Now that all defendants have settled with the SEC for the Pump & Dump campaign of 5 years ago, China Auto Logistics continues with the share dump
September 21, 2015: Just three weeks removed from fines and bans being levied by the SEC against one of the perpetrators of the 2008- 2010 Pump & Dump of China Auto Logistics (CALI), schemers have once again brought the company to the forefront of penny stock scams.
On August 31, 2015, the SEC obtained a consent judgment entailing a seven-year penny stock ban and $1.3-million in penalties against Canadian George Tazbaz. According to the SEC, Tazbaz headed a $10.6-million scheme to manipulate two Chinese OTC Bulletin Board companies through wash trades and during which he sold hundreds of thousands of overvalued shares. One of those companies was CALI.
On May 4, 2014, the SEC charged Tazbaz and fellow Canadian S. Paul Kelley as well as other associates for carrying out the Pump & Dump scheme on CALI and Guanwei Recycling Corp (GRPC). Kelley previously agreed to a $6 million penalty and a penny stock ban.

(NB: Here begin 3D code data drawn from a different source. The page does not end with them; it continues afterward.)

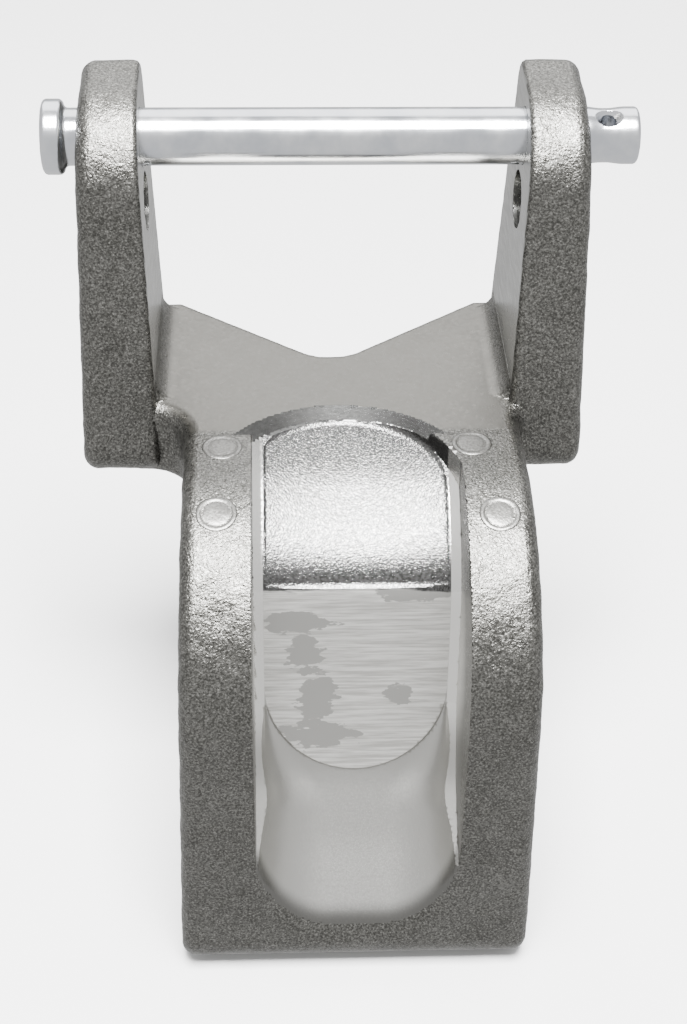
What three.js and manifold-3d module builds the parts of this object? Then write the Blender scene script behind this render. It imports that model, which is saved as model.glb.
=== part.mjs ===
// Boat bow fitting: a one-piece cast bracket with a chain groove and two ears, and a headed cross pin.
// Millimetres, +Z up. X runs along the pin, +Y points aft and -Y points forward, over the bow.
// Heights in the dimensions below are measured from the flat deck of the plate. The exported group is
// then moved so that its origin lies on the flat foot, under the middle plane of the ears.

import * as THREE from "three";
import { mergeVertices } from "three/addons/utils/BufferGeometryUtils.js";
import Module from "manifold-3d";

const wasm = await Module();
wasm.setup();

// ---- driving dimensions -------------------------------------------------------------------------

const PIN_SIDES = 48;
const PIN_RADIUS = 6.35;
const PIN_Y = 35;
const PIN_Z = 56;
const PIN_TIP_X = 68;
const PIN_TIP_CHAMFER = 1;
const NECK_RADIUS = 6;
const NECK_START_X = 57.5;
const NECK_END_X = 64.5;
const HEAD_RADIUS = 8.3;
const HEAD_INNER_X = -59.6;
const HEAD_OUTER_X = -64.2;
const HEAD_ROUND = 1.4;
const HEAD_FILLET = 1.2;
const CROSS_HOLE_X = 61;
const CROSS_HOLE_RADIUS = 1.7;
const CROSS_HOLE_SINK = 0.6;
const CROSS_HOLE_TILT = THREE.MathUtils.degToRad(22.5);

const PIN_CLEARANCE = 0.08;
const SPARE_HOLE_RADIUS = 6.6;
const SPARE_HOLE_Y = PIN_Y - 1;
const SPARE_HOLE_Z = PIN_Z - 15.3;

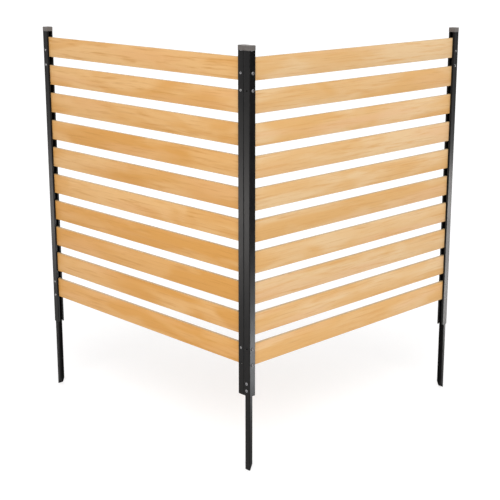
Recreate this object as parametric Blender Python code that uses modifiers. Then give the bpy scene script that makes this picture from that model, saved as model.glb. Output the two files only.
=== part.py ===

According to the SEC, Tazbaz paid $590,000 out of his own pocket to acquire the shell that became CALI. He then hid his majority ownership of shares through foreign entities.
» Related: SEC Investor Alert: Investment Newsletters Used As Tools For Fraud
With CALI having been firmly established as a scam and the with the last of the perpetrators off the hook, at least from having to serve any time, the company is back at it again, having commenced a massive Pump & Dump campaign today. Somebody(s) is still looking for relief from their holdings. Very possibly those somebodies are other nominee(s) of Tazbaz, Kelley or their associates. Over 20 newsletters appeared in email Inboxes pumping these shares. That the SEC refers to them as "overvalued" is curious considering the company reports well over $300 million in tangible assets and based on their filings, we calculate the share book value at $6.62. Of course there is nothing that offers credibility to the company's filings, especially when one considers the notorious reputation of Chinese based OTC companies.
It very well could be that the SEC will react to this blatant spitting-in-their-face pump so soon after the case's last defendant was settled out and say "enough is enough".